— start Given information —

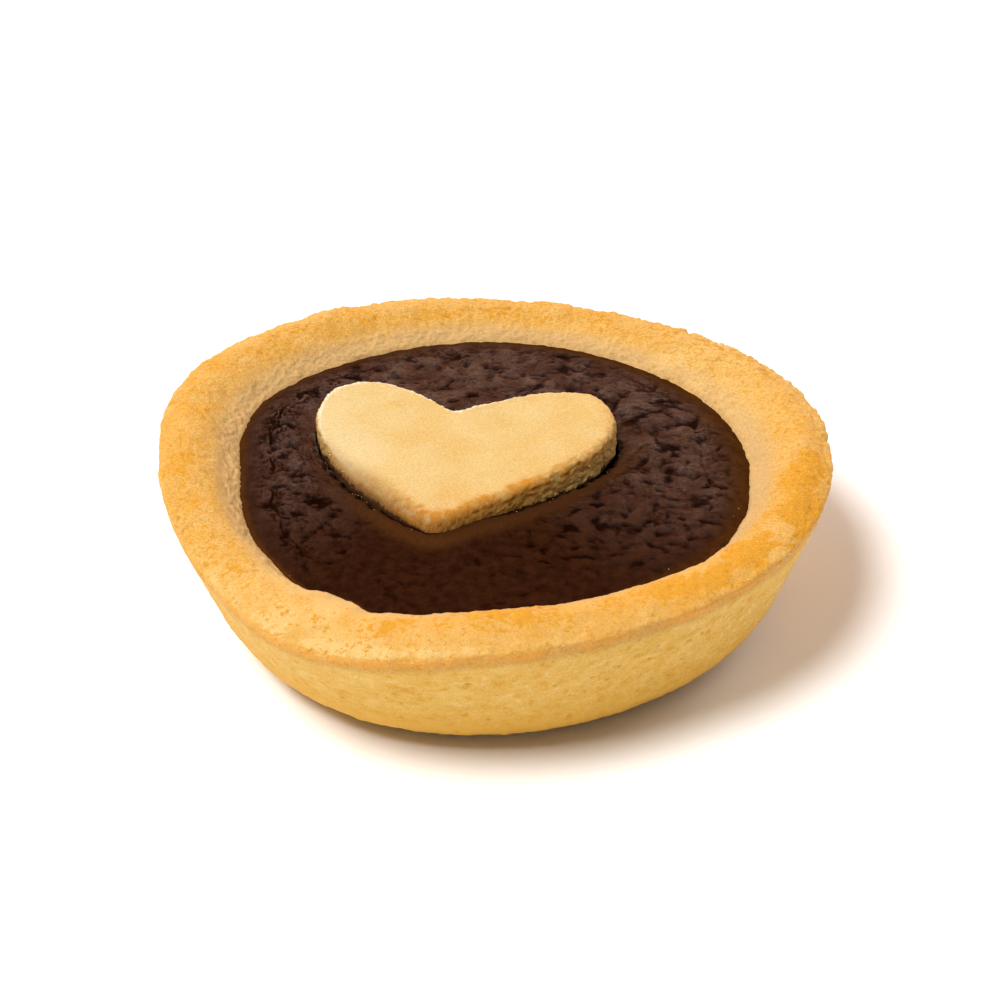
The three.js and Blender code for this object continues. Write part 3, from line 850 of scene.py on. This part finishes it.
# ---- The heart -----------------------------------------------
def make_heart():
    directions, thick = HEART_DIRECTIONS, HEART_THICKNESS
    outline = heart_outline(directions)
    even = np.hypot(*outline.T)
    length = even + 0.16 * fractal(raised(outline), 2.6, 3, salt=191, gain=0.6)
    turn = np.arctan2(outline[:, 1], outline[:, 0]) / TURN % 1
    outline = outline / even[:, None] * length[:, None]
    # The section: how far out from the middle, and how high above the underside.
    edge = around(HEART_EDGE, turn)
    sections = eased_sections(
        [
            corner(0, 0),
            corner(length, 0, ease=1, bend=4, run=3),
            corner(length, thick, ease=edge, bend=12, run=22),
            corner(0, thick, run=66),
        ],
        directions,
    )
    height = sections[..., 1]
    flat = outline[None] * (sections[..., 0] / length)[..., None]
    plain = raised(flat + HEART_PLACE, height - thick + heart_top(flat[..., 0], flat[..., 1]))
    normals = grid_normals(plain)

    side = 1 - smoothstep(0.35, 0.8, np.abs(normals[..., 2]))
    up = smoothstep(0.2, 0.8, normals[..., 2])
    from_edge = (length - sections[..., 0]) * 0.85
    front_left, front_right = around(FRONT_LEFT, turn), around(FRONT_RIGHT, turn)
    # How far down over the rounded edge, which is painted darker, as shade, the lower it is.
    fallen = 0.55 * np.maximum(edge + 1.3 * front_left - from_edge, 0) + 0.84 * (thick - height)
    foot = 0.6 * smoothstep(0, 2.0, fallen) + 0.4 * smoothstep(2.0, 2.9, fallen)

    grit = fractal(plain, 1.5, 3, salt=211, gain=0.65)
    crumb = fractal(plain, 0.6, 2, salt=221, gain=0.7)
    relief = 0.13 * fractal(plain, 6, 2, salt=201) * up
    relief += grit * (0.03 * up + 0.20 * side) + crumb * (0.02 * up + 0.09 * side)
    relief += (0.10 * grit + 0.10 * crumb) * bell(from_edge, 0.3, 1.2) * (1 - 0.5 * side)
    relief -= SIDE_PIT * pits(plain, 1.5, 0.5, salt=241, share=0.45) * side
    # The pressed edge: a crease that runs just below the front right edge, and a crack by the tip.
    crease_at = thick - 1.1 + 0.35 * noise(plain, 3.5, salt=261)
    crease = bell(height, crease_at, 0.22) * (from_edge < 0.8) * front_right * smoothstep(-0.2, 0.2, grit)
    relief -= PRESSED_CREASE * crease
    crack_x, crack_y, crack_long, crack_wide = HEART_CRACK
    wiggle = 0.3 * noise(plain, 1.0, salt=262)
    crack = bell(plain[..., 0], crack_x, crack_long) * bell(plain[..., 1] + wiggle, crack_y, crack_wide) * up
    relief -= HEART_CRACK_DEPTH * crack
    points = plain + normals * relief[..., None]

    # A toasted edge with a broad faint part, and a browner valley that runs to the tip.
    from_rim = np.maximum(from_edge - 0.7 * edge, 0)
    patches = fractal(plain, 3, 3, salt=251)
    rim = 0.75 * np.exp(-from_rim / 0.55) + 0.35 * np.exp(-from_rim / 2.2) * (0.6 + 0.8 * patches)
    rim *= smoothstep(thick - 2.6, thick - 0.8, height) * np.clip(0.8 + 1.1 * grit, 0.2, 1.4)
    valley = bell(points[..., 0], -6.5, 3.0) * smoothstep(6, -12, points[..., 1]) * up
    # Painted highlight: a narrow band just in from the top edge, on the back and left.
    painted_edge_highlight = bell(from_edge, 0.35, 0.26) * (height > thick - 0.5)
    skin_level = FILLING_LEVEL + SHOULDER_RISE + 0.2 - around(MOAT_DEPTH, turn)
    above_skin = height - (skin_level + thick - heart_top(*outline.T))
    attributes = {
        "toast": np.clip(rim * around(EDGE_TOAST, turn) + 0.2 * valley, 0, 1),
        "side": side,
        "pale": around(EDGE_PALE, turn) * bell(from_edge, 0, 7) * up,
        # The front right side: toasted, and painted lighter, as bounced light.
        "baked": front_right * side,
        # Painted shade, darker towards the foot of the side.
        "deep": around(FOOT_SHADE, turn) * foot,
        "shaded": 1 - smoothstep(-0.3, 0.2 + 0.7 * front_left, above_skin + 0.35 * grit + 0.4 * crumb),
        "scorch": crack,
        "painted_edge_highlight": around(PAINTED_EDGE_HIGHLIGHT, turn) * painted_edge_highlight * smoothstep(-0.5, 0.0, noise(plain, 0.45, salt=271)),
    }
    return grid_mesh("heart_shortbread", points, attributes, 2), points


# ---- Crumbs --------------------------------------------------
def make_crumbs(places, sizes):
    """One mesh of small rough crumbs, each sunk a little into the place where it lies."""
    form = bmesh.new()
    bmesh.ops.create_icosphere(form, subdivisions=2, radius=1)
    ball = np.array([v.co for v in form.verts])
    faces = np.array([[v.index for v in f.verts] for f in form.faces])
    form.free()
    draw = np.random.default_rng(CRUMB_SEED)
    vertices = []
    for place, size in zip(places, sizes):
        turn, _ = np.linalg.qr(draw.normal(size=(3, 3)))
        lump = ball * (1 + 0.45 * noise(ball + draw.uniform(0, 50, 3), 0.9))[:, None]
        lump = (lump * draw.uniform(0.6, 1.1, 3)) @ turn
        vertices.append(lump * size + place + (0, 0, 0.25 * size))
    mesh = bpy.data.meshes.new("loose_crumbs")
    shift = np.arange(len(places))[:, None, None] * len(ball)
    mesh.from_pydata((np.concatenate(vertices) * MM).tolist(), [], (faces + shift).reshape(-1, 3).tolist())
    mesh.shade_smooth()
    return put_in_scene("loose_crumbs", mesh)


def bearing_about(points, centre):
    """The bearing of each point about a centre, in degrees."""
    return np.degrees(np.arctan2(points[..., 1] - centre[1], points[..., 0] - centre[0])) % 360


def between(angle, start, end):
    """Whether an angle lies anticlockwise from the start and clockwise from the end."""
    if start < end:
        return (angle > start) & (angle < end)
    return (angle > start) | (angle < end)


def crumb_places(crust, skin, heart):
    """Where crumbs lie, and their sizes: on the rim's ridge, round the heart's edge, in the gap round it and
    along the skin's edge at the case."""
    turn = bearing_about(crust, (0, 0))
    share = turn / 360
    radius = np.hypot(crust[..., 0], crust[..., 1])
    near_ridge = np.abs(radius - around(RIM_RADIUS, share) + 0.5) < 0.9
    ridge = near_ridge & (crust[..., 2] > around(RIM_HEIGHT, share) - 1)
    # Where the heart's side meets its top, and lower down its side.
    bearing = bearing_about(heart, HEART_PLACE)
    level = heart[..., 2] - heart_top(heart[..., 0] - HEART_PLACE[0], heart[..., 1] - HEART_PLACE[1])
    edge = (level > -1.6) & (level < -0.25)
    side = (level > -3.4) & (level < -0.8)
    low_side = side & (level < -1.5)
    # The skin's rings are numbered outwards from the heart.
    skin_bearing = bearing_about(skin, HEART_PLACE)
    ring = np.broadcast_to(np.arange(len(skin))[:, None], skin_bearing.shape)
    near = ring < 4
    margin = ring > len(skin) - 10

    draw = np.random.default_rng(CRUMB_SEED)
    places, sizes = [], []
    for points, where, count, low, high in (
        (crust, ridge & between(turn, 222, 262), 34, 0.08, 0.20),
        (crust, ridge & between(turn, 262, 330), 14, 0.07, 0.18),
        (crust, ridge, 16, 0.06, 0.14),
        (heart, edge & between(bearing, 60, 200), 60, 0.06, 0.16),
        (heart, side & between(bearing, 200, 275), 16, 0.05, 0.10),
        (heart, low_side & between(bearing, 275, 30), 16, 0.05, 0.11),
        (skin, near & between(skin_bearing, 290, 25), 6, 0.04, 0.08),
        (skin, near & between(skin_bearing, 180, 250), 7, 0.04, 0.08),
        (skin, margin & between(skin_bearing, 310, 345), 3, 0.05, 0.10),
        (skin, margin & between(skin_bearing, 225, 245), 2, 0.05, 0.10),
    ):
        chosen = points[where]
        places.extend(chosen[draw.integers(0, len(chosen), count)])
        sizes.extend(low + (high - low) * draw.random(count) ** 2)
    return np.array(places), np.array(sizes)


# ---- The studio ----------------------------------------------
def make_floor():
    half = FLOOR_HALF
    corners = [(-half, -half, 0), (half, -half, 0), (half, half, 0), (-half, half, 0)]
    mesh = bpy.data.meshes.new("floor")
    mesh.from_pydata(corners, [], [(0, 1, 2, 3)])
    floor = put_in_scene("floor", mesh)
    mesh.materials.append(floor_material())


def make_key_light():
    """An even, fairly wide light from far away, high at the front left."""
    data = bpy.data.lights.new("key", "SUN")
    data.angle = math.radians(KEY_WIDTH)
    data.energy = KEY_STRENGTH
    data.color = KEY_COLOUR
    light = put_in_scene("key", data)
    light.rotation_euler = Vector(KEY_TOWARDS).to_track_quat("Z", "Y").to_euler()


def make_sky():
    """White light from both sides towards the back, a faint light from the front, a dark ceiling, and a low
    warm wall behind the tart, which gives the chocolate its sheen."""
    world = bpy.data.worlds.new("studio")
    world.use_nodes = True
    nodes, links = world.node_tree.nodes, world.node_tree.links
    place = nodes.new("ShaderNodeTexCoord").outputs["Generated"]
    split = nodes.new("ShaderNodeSeparateXYZ")
    links.new(place, split.inputs[0])
    x, y, z = split.outputs

    def glow(along, low, high, at_low, at_high):
        """Brightness that eases from one value to another along a coordinate of the sky."""
        ramp = nodes.new("ShaderNodeMapRange")
        ramp.interpolation_type = "SMOOTHSTEP"
        links.new(along, ramp.inputs[0])
        for socket, value in zip(ramp.inputs[1:5], (low, high, at_low, at_high)):
            socket.default_value = value
        return ramp.outputs[0]

    def join(operation, *values):
        made = nodes.new("ShaderNodeMath")
        made.operation = operation
        for value, socket in zip(values, made.inputs):
            links.new(value, socket)
        return made.outputs[0]

    def shine(background, colour, strength):
        background.inputs["Color"].default_value = colour
        links.new(strength, background.inputs["Strength"])
        return background.outputs[0]

    across = join("ABSOLUTE", x)
    sides = join("MULTIPLY", glow(across, 0.3, 0.7, 0.0, 1.0), glow(z, 0.1, 0.5, 0.15, 1.0))
    sides = join("MULTIPLY", sides, glow(y, -0.1, 0.45, 0.0, 3.3))
    sides = join("ADD", sides, glow(y, -0.3, -0.8, 0.0, 0.3))
    wall = join("MULTIPLY", glow(y, 0.4, 0.75, 0.0, 1.75), glow(z, 0.54, 0.8, 1.0, 0.0))
    wall = join("MULTIPLY", wall, glow(across, 0.4, 0.7, 1.0, 0.25))
    both = nodes.new("ShaderNodeAddShader")
    links.new(shine(nodes["Background"], SKY_COLOUR, sides), both.inputs[0])
    links.new(shine(nodes.new("ShaderNodeBackground"), WALL_COLOUR, wall), both.inputs[1])
    links.new(both.outputs[0], nodes["World Output"].inputs["Surface"])
    bpy.context.scene.world = world


def make_camera():
    data = bpy.data.cameras.new("camera")
    data.sensor_width = SENSOR
    data.lens = SENSOR * FOCAL_PIXELS / IMAGE_PIXELS
    data.clip_start, data.clip_end = 0.01, 20
    camera = put_in_scene("camera", data)
    backwards = Vector((0, -math.cos(PITCH), math.sin(PITCH)))
    camera.location = (Vector(CAMERA_TARGET) + backwards * CAMERA_DISTANCE) * MM
    camera.rotation_euler = (math.pi / 2 - PITCH, 0, 0)
    bpy.context.scene.camera = camera


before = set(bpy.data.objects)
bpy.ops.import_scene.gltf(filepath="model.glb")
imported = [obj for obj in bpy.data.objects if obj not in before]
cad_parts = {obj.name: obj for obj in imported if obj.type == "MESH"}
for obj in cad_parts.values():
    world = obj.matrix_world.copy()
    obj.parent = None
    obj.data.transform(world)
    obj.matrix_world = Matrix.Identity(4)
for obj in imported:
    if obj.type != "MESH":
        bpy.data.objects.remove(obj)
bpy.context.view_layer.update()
bpy.context.scene.view_settings.view_transform = "Standard"
make_camera()
make_floor()
make_key_light()
make_sky()
crust, crust_grid = make_crust()
filling, skin_grid = make_filling()
heart, heart_grid = make_heart()
dress(crust, crust_material(), "crust")
dress(filling, chocolate_material(), "filling")
dress(heart, biscuit_material(), "heart_biscuit")
crumbs = make_crumbs(*crumb_places(crust_grid, skin_grid, heart_grid))
dress(crumbs, crumb_material(), None)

— end Given information —

> Exercise description
Only the number is wanted: how many lines above include the word "before"?

> Written answer
2